Now don’t get me wrong here, I’m not knocking nostalgia itself. I recently purchased the Two-Disc Special Edition featuring both Power Rangers Movies. As soon as it arrived, my brother and I sat down and watched the shit out of both of them. (Mighty Morphin’ Power Rangers: The Movie remains the cinematic classic cruelly robbed of its deserved Oscar glory, whereas Turbo remains the steaming turd of a film with the most convincing acting performance delivered by Divatox‘s tits).
And as any Fresher’s Week at any University will prove, we love a good trip down memory lane, even if that lane has cracked pavement and the odd dog shit here and there. At my Fresher’s Week, we had Dave Benson Phillips from Get Your Own Back. Disappointingly the Gunge Tank and chair were nowhere to be seen – instead Phillips engaged in stilted banter with drunken idiots while the audience just prayed they’d hurry up and get the gunge out so we could all go home. But at least that had some substance to it, a playful re-enactment of childhood memories rather than Doolittle helpfully pointing out that Malcolm In The Middle existed.
Nostalgia can be a brilliant thing. There’s an online game where you have to try and name all 151 original Pokémon and it’s awesome. When you succeed you’re filled with an overwhelming sense of pride, fond memories and the crushing realisation that you’ll never touch a girl’s boob again.
However it can also serve as a reminder that things weren’t always better back then, as anyone who saw the recent performances by 5ive (featuring just two members) can testify. It’s also spawned the abhorrent “School Disco” nights popular in nightclubs, wherein you dance to music you remember from your sweetest most innocent years while dressed in the kind of ‘Schoolgirl’ outfit normally reserved for Japanese pornography. They truly are horrific evenings, and besides, the skirt totally doesn’t flatter my curves.

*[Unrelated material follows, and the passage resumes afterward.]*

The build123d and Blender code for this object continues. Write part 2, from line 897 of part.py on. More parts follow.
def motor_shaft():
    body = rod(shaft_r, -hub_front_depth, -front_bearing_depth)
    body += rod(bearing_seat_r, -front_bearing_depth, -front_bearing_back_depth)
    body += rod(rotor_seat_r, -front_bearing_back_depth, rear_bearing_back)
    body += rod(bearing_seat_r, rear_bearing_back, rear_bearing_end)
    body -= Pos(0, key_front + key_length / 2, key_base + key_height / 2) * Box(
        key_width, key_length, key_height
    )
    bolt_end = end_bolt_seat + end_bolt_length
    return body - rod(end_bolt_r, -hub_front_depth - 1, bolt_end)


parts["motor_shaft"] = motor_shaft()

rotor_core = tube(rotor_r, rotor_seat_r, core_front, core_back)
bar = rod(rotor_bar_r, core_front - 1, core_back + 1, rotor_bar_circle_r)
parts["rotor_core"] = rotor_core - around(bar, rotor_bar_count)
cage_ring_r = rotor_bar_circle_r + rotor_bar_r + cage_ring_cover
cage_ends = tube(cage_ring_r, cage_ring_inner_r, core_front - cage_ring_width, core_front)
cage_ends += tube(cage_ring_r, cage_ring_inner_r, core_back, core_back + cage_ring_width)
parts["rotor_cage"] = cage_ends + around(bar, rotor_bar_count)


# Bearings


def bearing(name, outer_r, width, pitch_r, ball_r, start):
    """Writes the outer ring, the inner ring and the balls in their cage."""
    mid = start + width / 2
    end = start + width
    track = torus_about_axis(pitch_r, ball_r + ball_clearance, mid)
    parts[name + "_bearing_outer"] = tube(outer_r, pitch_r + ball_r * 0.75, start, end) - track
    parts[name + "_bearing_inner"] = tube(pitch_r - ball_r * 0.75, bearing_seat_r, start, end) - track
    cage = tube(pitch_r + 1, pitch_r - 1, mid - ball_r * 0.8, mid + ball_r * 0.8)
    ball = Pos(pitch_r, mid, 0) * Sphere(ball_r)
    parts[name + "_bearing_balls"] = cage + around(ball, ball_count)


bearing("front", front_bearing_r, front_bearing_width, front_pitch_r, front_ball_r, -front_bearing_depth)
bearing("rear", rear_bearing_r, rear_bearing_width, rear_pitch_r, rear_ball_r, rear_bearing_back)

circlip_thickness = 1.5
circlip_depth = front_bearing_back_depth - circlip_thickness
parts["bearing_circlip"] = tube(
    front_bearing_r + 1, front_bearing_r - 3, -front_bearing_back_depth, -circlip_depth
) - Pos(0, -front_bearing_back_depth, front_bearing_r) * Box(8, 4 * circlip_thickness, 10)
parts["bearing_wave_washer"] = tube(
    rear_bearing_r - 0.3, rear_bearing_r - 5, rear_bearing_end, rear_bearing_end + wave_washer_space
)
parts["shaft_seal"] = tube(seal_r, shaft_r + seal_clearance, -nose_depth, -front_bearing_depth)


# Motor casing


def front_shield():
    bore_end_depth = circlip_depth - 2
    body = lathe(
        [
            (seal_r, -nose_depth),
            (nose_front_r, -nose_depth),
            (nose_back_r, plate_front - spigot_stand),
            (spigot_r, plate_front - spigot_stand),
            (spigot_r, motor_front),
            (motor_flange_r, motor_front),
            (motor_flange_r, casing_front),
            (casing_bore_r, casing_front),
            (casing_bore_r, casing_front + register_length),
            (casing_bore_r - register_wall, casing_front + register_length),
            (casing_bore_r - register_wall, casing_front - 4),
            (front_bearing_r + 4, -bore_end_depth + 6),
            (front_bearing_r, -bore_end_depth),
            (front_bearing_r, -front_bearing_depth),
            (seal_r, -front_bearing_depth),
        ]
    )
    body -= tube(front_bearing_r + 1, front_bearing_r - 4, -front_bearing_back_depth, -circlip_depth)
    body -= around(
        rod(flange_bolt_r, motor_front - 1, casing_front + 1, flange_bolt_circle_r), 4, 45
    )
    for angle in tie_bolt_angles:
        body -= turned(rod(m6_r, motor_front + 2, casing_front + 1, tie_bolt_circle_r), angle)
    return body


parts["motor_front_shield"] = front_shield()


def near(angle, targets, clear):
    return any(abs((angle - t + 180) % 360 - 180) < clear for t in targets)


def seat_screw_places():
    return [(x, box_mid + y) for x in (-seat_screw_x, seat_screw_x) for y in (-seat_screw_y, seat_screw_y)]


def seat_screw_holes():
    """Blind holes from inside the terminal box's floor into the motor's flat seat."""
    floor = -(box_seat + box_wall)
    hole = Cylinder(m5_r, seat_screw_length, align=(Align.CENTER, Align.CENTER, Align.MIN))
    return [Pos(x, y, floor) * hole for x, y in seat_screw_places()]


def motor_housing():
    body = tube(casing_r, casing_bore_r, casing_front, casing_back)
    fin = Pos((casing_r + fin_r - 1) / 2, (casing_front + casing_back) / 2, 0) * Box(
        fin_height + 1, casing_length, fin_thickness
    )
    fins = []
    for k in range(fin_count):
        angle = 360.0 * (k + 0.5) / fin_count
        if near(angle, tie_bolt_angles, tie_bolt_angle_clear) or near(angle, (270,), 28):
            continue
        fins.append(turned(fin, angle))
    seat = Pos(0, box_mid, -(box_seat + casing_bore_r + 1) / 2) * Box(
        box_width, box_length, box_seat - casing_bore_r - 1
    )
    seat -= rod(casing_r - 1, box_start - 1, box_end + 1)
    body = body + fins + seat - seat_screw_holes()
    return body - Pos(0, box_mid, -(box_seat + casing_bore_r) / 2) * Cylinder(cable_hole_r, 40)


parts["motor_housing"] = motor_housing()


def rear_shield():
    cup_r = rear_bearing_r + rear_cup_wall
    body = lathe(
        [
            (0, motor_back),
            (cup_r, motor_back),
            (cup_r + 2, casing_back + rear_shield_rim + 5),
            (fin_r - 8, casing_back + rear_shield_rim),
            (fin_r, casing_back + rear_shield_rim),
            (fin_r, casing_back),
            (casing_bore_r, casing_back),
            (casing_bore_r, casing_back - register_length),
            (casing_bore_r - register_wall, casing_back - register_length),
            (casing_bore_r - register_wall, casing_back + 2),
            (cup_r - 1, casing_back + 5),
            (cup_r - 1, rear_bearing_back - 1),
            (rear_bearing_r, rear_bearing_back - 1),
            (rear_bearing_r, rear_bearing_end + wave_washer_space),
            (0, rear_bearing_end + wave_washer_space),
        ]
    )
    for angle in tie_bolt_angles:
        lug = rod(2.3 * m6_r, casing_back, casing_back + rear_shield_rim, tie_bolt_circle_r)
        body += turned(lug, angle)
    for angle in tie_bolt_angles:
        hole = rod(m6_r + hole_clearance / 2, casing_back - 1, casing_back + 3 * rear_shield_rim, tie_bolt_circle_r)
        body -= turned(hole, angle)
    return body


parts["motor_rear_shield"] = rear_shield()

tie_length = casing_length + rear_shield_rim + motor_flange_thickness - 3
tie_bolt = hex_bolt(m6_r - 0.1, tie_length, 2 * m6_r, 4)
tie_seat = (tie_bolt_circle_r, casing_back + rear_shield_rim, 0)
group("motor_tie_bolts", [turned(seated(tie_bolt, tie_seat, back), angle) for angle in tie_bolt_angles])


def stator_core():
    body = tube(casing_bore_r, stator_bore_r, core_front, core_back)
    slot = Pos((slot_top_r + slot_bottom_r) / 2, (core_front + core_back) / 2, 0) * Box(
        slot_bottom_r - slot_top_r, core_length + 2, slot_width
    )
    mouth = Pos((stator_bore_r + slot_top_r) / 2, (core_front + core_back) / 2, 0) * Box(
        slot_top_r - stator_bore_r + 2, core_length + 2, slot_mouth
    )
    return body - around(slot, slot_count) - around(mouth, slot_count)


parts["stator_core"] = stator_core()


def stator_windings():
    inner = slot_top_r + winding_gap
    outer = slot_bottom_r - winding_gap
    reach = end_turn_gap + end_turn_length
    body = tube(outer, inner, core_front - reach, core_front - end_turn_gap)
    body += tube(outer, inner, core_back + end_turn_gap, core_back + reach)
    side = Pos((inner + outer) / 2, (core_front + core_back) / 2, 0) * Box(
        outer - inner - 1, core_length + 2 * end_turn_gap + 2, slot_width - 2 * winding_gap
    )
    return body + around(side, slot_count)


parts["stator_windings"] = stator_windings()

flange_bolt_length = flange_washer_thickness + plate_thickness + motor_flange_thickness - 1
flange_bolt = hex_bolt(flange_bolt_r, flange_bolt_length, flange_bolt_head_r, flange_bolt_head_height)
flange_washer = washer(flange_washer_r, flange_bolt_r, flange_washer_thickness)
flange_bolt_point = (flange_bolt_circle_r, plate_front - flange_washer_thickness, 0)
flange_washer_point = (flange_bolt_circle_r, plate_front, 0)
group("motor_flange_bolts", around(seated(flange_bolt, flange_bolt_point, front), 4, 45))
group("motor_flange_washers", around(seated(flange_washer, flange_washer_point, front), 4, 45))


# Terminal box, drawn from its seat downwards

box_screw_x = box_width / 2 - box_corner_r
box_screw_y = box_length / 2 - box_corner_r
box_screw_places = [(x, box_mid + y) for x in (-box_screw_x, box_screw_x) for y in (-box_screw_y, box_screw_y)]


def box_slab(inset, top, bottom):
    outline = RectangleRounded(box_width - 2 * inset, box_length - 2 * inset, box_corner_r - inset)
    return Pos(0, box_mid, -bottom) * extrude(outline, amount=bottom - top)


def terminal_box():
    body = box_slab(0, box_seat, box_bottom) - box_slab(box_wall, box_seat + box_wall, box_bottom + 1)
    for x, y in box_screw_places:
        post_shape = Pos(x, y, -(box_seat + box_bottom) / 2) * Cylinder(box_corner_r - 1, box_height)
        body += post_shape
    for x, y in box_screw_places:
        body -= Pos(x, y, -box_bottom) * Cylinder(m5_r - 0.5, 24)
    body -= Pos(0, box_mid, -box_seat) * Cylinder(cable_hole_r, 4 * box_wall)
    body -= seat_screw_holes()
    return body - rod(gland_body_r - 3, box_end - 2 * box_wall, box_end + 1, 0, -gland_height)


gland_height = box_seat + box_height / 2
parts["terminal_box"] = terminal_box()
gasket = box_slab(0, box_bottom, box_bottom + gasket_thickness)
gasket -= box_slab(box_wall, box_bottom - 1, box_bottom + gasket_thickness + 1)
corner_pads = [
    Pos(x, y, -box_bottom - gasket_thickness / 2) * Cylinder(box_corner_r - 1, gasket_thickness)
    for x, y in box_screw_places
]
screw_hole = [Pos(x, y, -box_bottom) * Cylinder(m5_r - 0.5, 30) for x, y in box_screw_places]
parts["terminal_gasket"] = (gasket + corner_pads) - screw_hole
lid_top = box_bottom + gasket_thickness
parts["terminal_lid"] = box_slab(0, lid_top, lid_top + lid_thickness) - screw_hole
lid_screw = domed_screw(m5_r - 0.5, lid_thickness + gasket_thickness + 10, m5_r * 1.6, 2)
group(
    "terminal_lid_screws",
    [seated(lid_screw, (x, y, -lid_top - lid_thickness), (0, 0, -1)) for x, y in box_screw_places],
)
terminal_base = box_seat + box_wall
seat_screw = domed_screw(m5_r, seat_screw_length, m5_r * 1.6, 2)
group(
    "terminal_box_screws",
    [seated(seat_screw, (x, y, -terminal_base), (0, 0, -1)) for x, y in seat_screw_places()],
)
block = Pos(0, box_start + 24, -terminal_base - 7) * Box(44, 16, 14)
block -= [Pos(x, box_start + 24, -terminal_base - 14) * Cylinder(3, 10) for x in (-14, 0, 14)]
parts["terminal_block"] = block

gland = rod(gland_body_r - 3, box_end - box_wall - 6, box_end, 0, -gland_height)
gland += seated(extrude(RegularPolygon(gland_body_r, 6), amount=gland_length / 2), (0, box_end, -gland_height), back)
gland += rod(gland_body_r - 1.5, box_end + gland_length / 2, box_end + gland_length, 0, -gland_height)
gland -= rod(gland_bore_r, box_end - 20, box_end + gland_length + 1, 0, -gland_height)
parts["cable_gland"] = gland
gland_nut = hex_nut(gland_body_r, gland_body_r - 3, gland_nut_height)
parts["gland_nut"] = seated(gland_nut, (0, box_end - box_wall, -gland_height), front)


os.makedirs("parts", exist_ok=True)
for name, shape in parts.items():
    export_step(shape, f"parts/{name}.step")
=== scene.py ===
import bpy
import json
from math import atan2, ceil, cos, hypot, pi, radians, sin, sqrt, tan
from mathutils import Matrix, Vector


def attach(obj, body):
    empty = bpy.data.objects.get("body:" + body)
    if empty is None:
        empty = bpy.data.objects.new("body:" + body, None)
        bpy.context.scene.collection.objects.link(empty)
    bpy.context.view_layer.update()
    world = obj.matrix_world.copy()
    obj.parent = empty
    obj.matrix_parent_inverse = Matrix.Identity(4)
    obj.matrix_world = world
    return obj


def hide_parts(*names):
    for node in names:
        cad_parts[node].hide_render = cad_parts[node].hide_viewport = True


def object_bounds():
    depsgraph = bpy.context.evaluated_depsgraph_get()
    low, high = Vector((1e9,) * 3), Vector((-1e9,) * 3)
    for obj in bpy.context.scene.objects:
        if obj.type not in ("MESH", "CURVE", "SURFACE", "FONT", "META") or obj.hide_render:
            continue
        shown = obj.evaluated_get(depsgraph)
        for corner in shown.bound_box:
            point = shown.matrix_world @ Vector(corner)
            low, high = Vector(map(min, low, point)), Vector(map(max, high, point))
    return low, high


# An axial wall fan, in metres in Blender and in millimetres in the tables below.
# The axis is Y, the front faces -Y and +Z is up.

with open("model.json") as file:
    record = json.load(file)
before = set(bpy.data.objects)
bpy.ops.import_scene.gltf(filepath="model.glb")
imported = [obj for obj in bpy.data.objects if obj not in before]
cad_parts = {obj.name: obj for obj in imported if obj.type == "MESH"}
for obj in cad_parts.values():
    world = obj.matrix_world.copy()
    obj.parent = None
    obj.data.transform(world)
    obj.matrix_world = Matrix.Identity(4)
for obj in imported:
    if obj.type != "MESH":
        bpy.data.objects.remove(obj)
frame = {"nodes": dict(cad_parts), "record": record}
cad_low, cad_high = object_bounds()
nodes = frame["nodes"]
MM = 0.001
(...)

In summary, we have to be very careful about what we choose to celebrate from our early years. For every Common People there’s a Who Let The Dogs Out? For every Grizzly Tales for Gruesome Kids there’s Dial Up Internet. And for every Neil Buchanan there’s a Jimmy Savile. Am I comparing Big When I Was Little to Britain’s most notorious sex offender, responsible for abusing and ruining the lives of hundreds of children? Yes. Yes I am.